Abstract

This article questions the singularity of the Palestine Nakba. It highlights some of the historical preconditions that enabled the Nakba to occur, revealing it to have been a consolidation rather than a point of origin. The preconditions that had equipped the Zionists for settlement before they first set foot in Palestine combined economic, technological, military, cultural and moral attributes that were the cumulative outcome of centuries of Eurocolonial history. The article introduces the concept of preaccumulation to characterise this complex historical endowment that settlers imported with them.

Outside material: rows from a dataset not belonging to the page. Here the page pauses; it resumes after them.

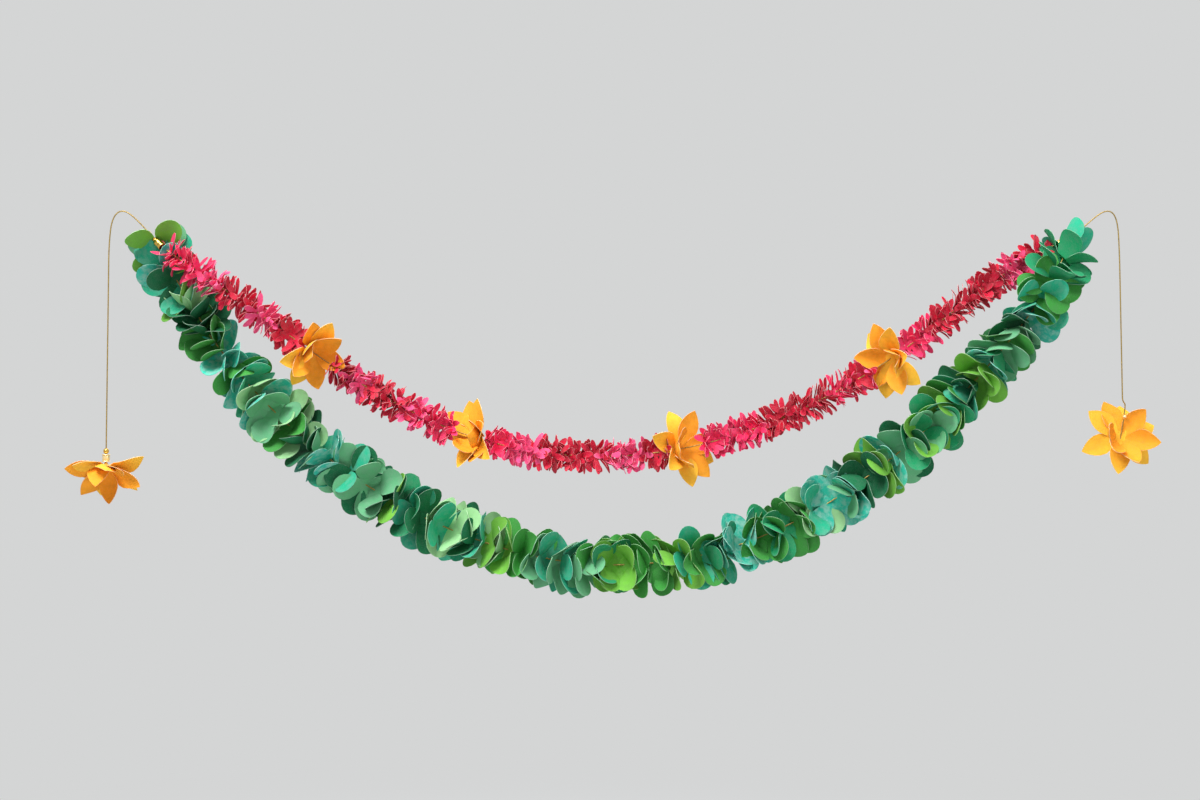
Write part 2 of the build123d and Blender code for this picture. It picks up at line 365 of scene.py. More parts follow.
class FloretSettings(bpy.types.PropertyGroup):
    per_node: IntProperty(
        name="Florets for each solid", description="Florets threaded for each one in the packed model",
        default=7, min=1, max=8)
    hub: FloatProperty(
        name="Hub", description="Half the width of the undivided middle of a floret",
        default=0.0036, subtype="DISTANCE", unit="LENGTH")
    reach: FloatProperty(
        name="Petal length", description="Length of a floret's petal beyond its fold",
        default=0.0152, subtype="DISTANCE", unit="LENGTH")
    half_width: FloatProperty(
        name="Petal half width", description="Half the width of a floret's petal",
        default=0.0029, subtype="DISTANCE", unit="LENGTH")
    paper: FloatProperty(
        name="Paper thickness", description="Thickness of the floret paper",
        default=0.0003, subtype="DISTANCE", unit="LENGTH")
    least_heading: FloatProperty(
        name="Least heading", description="Smallest angle by which a floret faces away from the viewer",
        default=radians(14), subtype="ANGLE")
    more_heading: FloatProperty(
        name="More heading", description="Further angle by which the most turned florets face away",
        default=radians(56), subtype="ANGLE")
    open_room: FloatProperty(
        name="Room before a flower", description="Distance to the nearest floret where a flower opens",
        default=0.023, subtype="DISTANCE", unit="LENGTH")
    back_room: FloatProperty(
        name="Room behind a flower", description="Distance to the nearest floret behind a flower",
        default=0.009, subtype="DISTANCE", unit="LENGTH")
    clearing_fold: FloatProperty(
        name="Fold at a flower", description="Angle that the petals of the nearest florets are folded up by",
        default=radians(38), subtype="ANGLE")
    hot_pink: FloatVectorProperty(
        name="Hot pink", description="Colour of the hot pink florets",
        default=linear(242, 44, 104), size=3, min=0, max=1, subtype="COLOR")
    rose_pink: FloatVectorProperty(
        name="Rose pink", description="Colour of the rose pink florets",
        default=linear(255, 84, 142), size=3, min=0, max=1, subtype="COLOR")
    crimson: FloatVectorProperty(
        name="Crimson", description="Colour of the crimson florets",
        default=linear(212, 16, 58), size=3, min=0, max=1, subtype="COLOR")


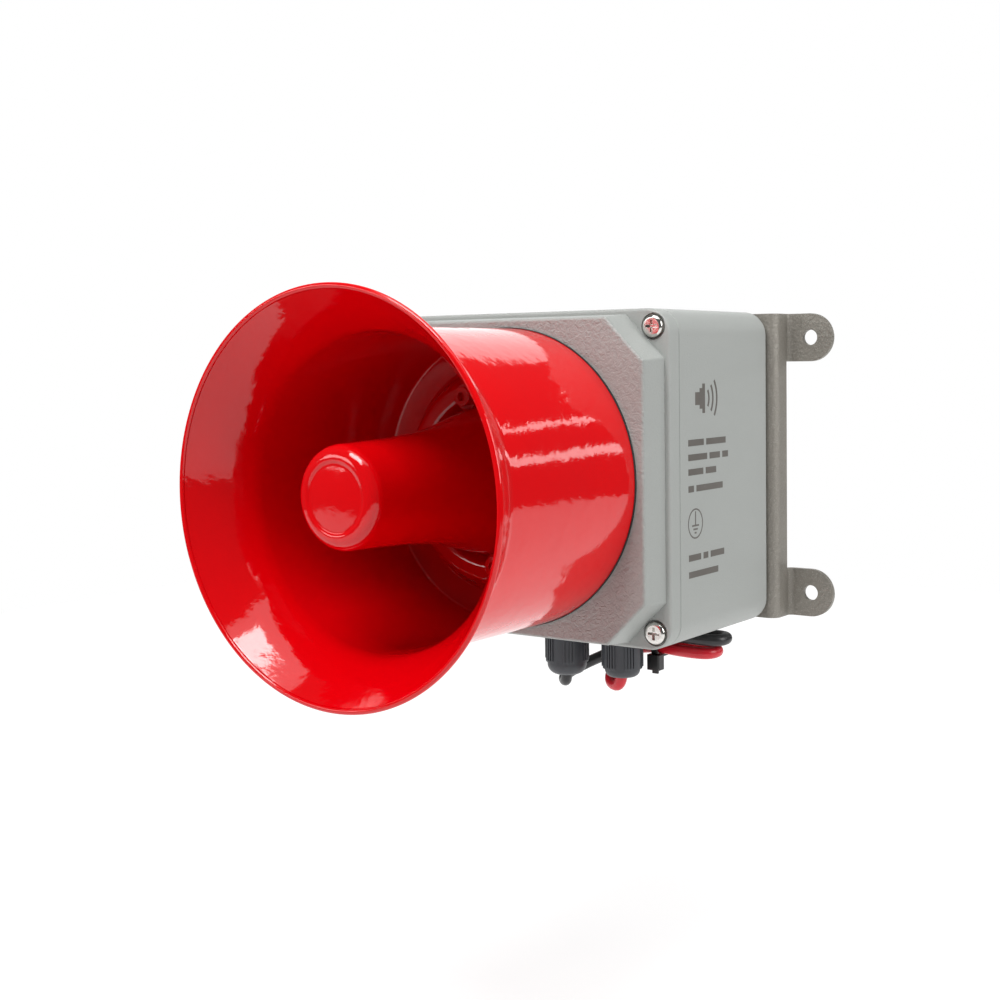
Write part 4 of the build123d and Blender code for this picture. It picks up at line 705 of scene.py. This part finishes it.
# %% Finish the inside
INSIDE = {
    rubber: ["lid_gasket", "driver_gasket", "left_gland_seal", "right_gland_seal"],
    gland_nylon: ["left_gland_locknut", "right_gland_locknut"],
    zinc: ["horn_screws", "driver_screws", "board_screws", "terminal_screws", "fuse_clips",
           "driver_top_plate", "driver_back_plate"],
    stainless: ["earth_stud", "earth_nut"],
    turned_alloy: ["driver_front", "chip_heatsink"],
    ferrite: ["driver_magnet"],
    black_shell: ["driver_cover"],
    film: ["diaphragm_dome", "diaphragm_surround", "voice_coil_former"],
    copper: ["voice_coil", "earth_lug"],
    board_green: ["circuit_board"],
    laminations: ["transformer_core"],
    winding_tape: ["transformer_winding"],
    black_moulding: ["transformer_bobbin", "amplifier_chip"],
    green_moulding: ["terminal_blocks"],
    blue_sleeve: ["filter_capacitors"],
    fuse_glass: ["mains_fuse"],
    black_jacket: ["black_lead_inside", "driver_wires"],
    red_jacket: ["red_lead_inside"],
    brown_wire: ["mains_wires"],
    blue_wire: ["signal_wires"],
    earth_stripes: ["earth_wire"],
}
for material, nodes in INSIDE.items():
    for node in nodes:
        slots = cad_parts[node].material_slots
        for slot in slots:
            slot.material = material
print(sum(len(nodes) for nodes in INSIDE.values()), "inside nodes finished")

# %% [markdown]
# ## The printed panel
# The box's side carries a printed panel in dark ink. Its words would say who made the thing, so they
# are left out: plain bars hold their places, with a loudspeaker sign above them and the common earth
# sign below. Ink is far thinner than any mesh can be, so the marks stand a few hundredths of a
# millimetre proud of the paint.

# %% Print the marks
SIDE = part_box("enclosure_body")[1][0] / MM
INK = 0.04
marks = bmesh.new()


def add_bar(y, z, length, height, tilt=0.0):
    """A flat bar of ink on the side, given by its middle."""
    made = bmesh.ops.create_cube(marks, size=1.0)["verts"]
    bmesh.ops.scale(marks, verts=made, vec=(INK * MM, length * MM, height * MM))
    bmesh.ops.rotate(marks, verts=made, cent=(0, 0, 0), matrix=Matrix.Rotation(tilt, 3, "X"))
    bmesh.ops.translate(marks, verts=made, vec=((SIDE + INK / 2) * MM, y * MM, z * MM))


def add_arc(y, z, radius, thick, start, sweep):
    """A whole thin ring of ink or a part of one, spun about an axis that stands out from the side."""
    corner = [(SIDE, radius), (SIDE + INK, radius), (SIDE + INK, radius + thick), (SIDE, radius + thick)]
    verts = [marks.verts.new((x * MM, y * MM, (z + reach) * MM)) for x, reach in corner]
    profile = [marks.edges.new(pair) for pair in zip(verts, verts[1:] + verts[:1])]
    centre = (SIDE * MM, y * MM, z * MM)
    bmesh.ops.rotate(marks, verts=verts, cent=centre, matrix=Matrix.Rotation(start, 3, "X"))
    whole = sweep == math.tau
    end = bmesh.ops.spin(marks, geom=verts + profile, cent=centre, axis=(1, 0, 0), angle=sweep,
                         steps=48, use_merge=whole)["geom_last"]
    if not whole:
        bmesh.ops.holes_fill(marks, edges=profile, sides=4)
        bmesh.ops.holes_fill(marks, edges=[g for g in end if isinstance(g, bmesh.types.BMEdge)], sides=4)


SIGN_Y = -70.0
SIGN_Z = 28.0
SIGN_ARCS = (4.5, 7.5, 10.5)
PRINT_LINES = ((12.4, (11.5, 15.0)), (7.2, (14.0, 8.0, 4.5)), (2.0, (11.0, 8.0)), (-4.0, (4.0, 20.0)),
               (-28.6, (9.0, 3.6, 10.5)), (-34.6, (22.0,)))
LINE_START = -78.0
LINE_TALL = 2.3
WORD_GAP = 1.8
EARTH_Y = -73.0
EARTH_Z = -16.5
EARTH_RADIUS = 4.9

add_bar(SIGN_Y - 1.0, SIGN_Z, 3.4, 4.6)
add_bar(SIGN_Y + 1.6, SIGN_Z, 2.0, 7.4)
add_bar(SIGN_Y + 3.6, SIGN_Z, 2.0, 10.6)
for radius in SIGN_ARCS:
    add_arc(SIGN_Y + 2.5, SIGN_Z, radius, 1.1, math.radians(-55.0), math.radians(-70.0))
for line_z, words in PRINT_LINES:
    word_y = LINE_START
    for word in words:
        add_bar(word_y + word / 2, line_z, word, LINE_TALL)
        word_y += word + WORD_GAP
add_arc(EARTH_Y, EARTH_Z, EARTH_RADIUS, 0.55, 0.0, math.tau)
add_bar(EARTH_Y, -14.6, 0.7, 5.0)
for drop, length in ((-17.2, 5.0), (-18.5, 3.2), (-19.8, 1.4)):
    add_bar(EARTH_Y, drop, length, 0.6)
bmesh.ops.recalc_face_normals(marks, faces=marks.faces)
printed = finish_piece(marks, "printed_marks", "housing", "enclosure_paint", [ink], [])

# %% [markdown]
# ## Studio
# A gloss red shows the room more than its own colour. The camera sees a white room, but everything
# else sees a dim one, with a small bright floor and seven lamps. A soft box hangs in front and above,
# a broad one overhead, a low one in front on the left, and one on the right, a little behind. The
# floor's reflection fills the lower half of the pipe. A soft box behind on the left gives the bright
# patch on its top, and two thin strips behind on the right give the streaks between them.

# %% Floor, surround and lights
FLOOR_GLOW = 0.8
FLOOR_LEVEL = -0.19
FLOOR_HALF = 0.9
SURROUND = 0.1
floor_shape = bmesh.new()
bmesh.ops.create_grid(floor_shape, x_segments=8, y_segments=8, size=FLOOR_HALF)
bmesh.ops.translate(floor_shape, verts=floor_shape.verts, vec=(0.0, 0.0, FLOOR_LEVEL))
floor_mesh = bpy.data.meshes.new("floor")
floor_shape.to_mesh(floor_mesh)
floor_shape.free()
floor_finish = Finish("pale_floor", {"Roughness": 0.9, "Emission Strength": FLOOR_GLOW,
                                     "Emission Color": shade(1.0, 1.0, 1.0)})
tone = floor_finish.mix(floor_finish.noise(3.0), shade(0.29, 0.29, 0.29), shade(0.31, 0.31, 0.31))
floor_mesh.materials.append(floor_finish.give(base_color=tone))
floor = bpy.data.objects.new("floor", floor_mesh)
bpy.context.collection.objects.link(floor)

world = bpy.data.worlds.new("surround")
bpy.context.scene.world = world
world.use_nodes = True
WHITE = 1.0
background = world.node_tree.nodes["Background"]
background.inputs["Color"].default_value = shade(1.0, 1.0, 1.0)
ray = world.node_tree.nodes.new("ShaderNodeLightPath")
level = world.node_tree.nodes.new("ShaderNodeMapRange")
level.inputs["To Min"].default_value = SURROUND
level.inputs["To Max"].default_value = WHITE
world.node_tree.links.new(ray.outputs["Is Camera Ray"], level.inputs["Value"])
world.node_tree.links.new(level.outputs["Result"], background.inputs["Strength"])
bpy.context.scene.view_settings.view_transform = "Standard"


LAMPS_LOOK_AT = Vector((0.0, -0.1, 0.0))


def hang_soft_box(name, azimuth, height, distance, width, tall, power):
    """A rectangular lamp, in metres and watts, that looks at the middle of the siren."""
    lamp = bpy.data.lights.new(name, "AREA")
    lamp.shape = "RECTANGLE"
    lamp.size = width
    lamp.size_y = tall
    lamp.energy = power
    holder = bpy.data.objects.new(name, lamp)
    around, up = math.radians(azimuth), math.radians(height)
    away = Vector((math.sin(around) * math.cos(up), -math.cos(around) * math.cos(up), math.sin(up)))
    facing = away.to_track_quat("Z", "Y").to_matrix().to_4x4()
    holder.matrix_world = Matrix.Translation(LAMPS_LOOK_AT + away * distance) @ facing
    holder.visible_camera = False
    bpy.context.collection.objects.link(holder)


hang_soft_box("front_above", -4.0, 57.0, 1.0, 0.5, 0.4, 9.0)
hang_soft_box("overhead", 60.0, 80.0, 1.1, 1.1, 0.9, 5.5)
hang_soft_box("left_front", -38.0, 14.0, 1.3, 0.5, 0.3, 2.4)
hang_soft_box("behind_left", 212.0, 24.0, 1.3, 1.0, 0.7, 3.3)
hang_soft_box("beside", 100.0, 20.0, 1.2, 0.6, 0.6, 6.8)
hang_soft_box("strip_high", 143.0, 24.0, 1.3, 0.9, 0.05, 0.5)
hang_soft_box("strip_low", 147.0, 11.0, 1.3, 0.9, 0.08, 0.8)
print("seven lamps hung")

The article also argues that the donors who funded the world Zionist project differed from the speculators who financed territorial expansion in other settler colonies in that they did not require a return on their investment. Unencumbered by the obligation to return a profit, Zionist settlers enjoyed the easiest of imported advantages in relation to the local population, a confounding of capitalist rationality that overwhelmed the limited set of resources available to Native Palestinians. Combining their unconditional funding with the ethnically exclusive strategy known as the Conquest of Labour, Zionists built up a contiguous zone of Jewish-only land on which to fashion their ethnocratic state-in-waiting in Mandate Palestine. Against this background, the article argues that the Nakba accelerated, albeit very radically, the ‘slow-motion’ means to Native dispossession that had been the only means available to Zionists while they were still building their colonial state.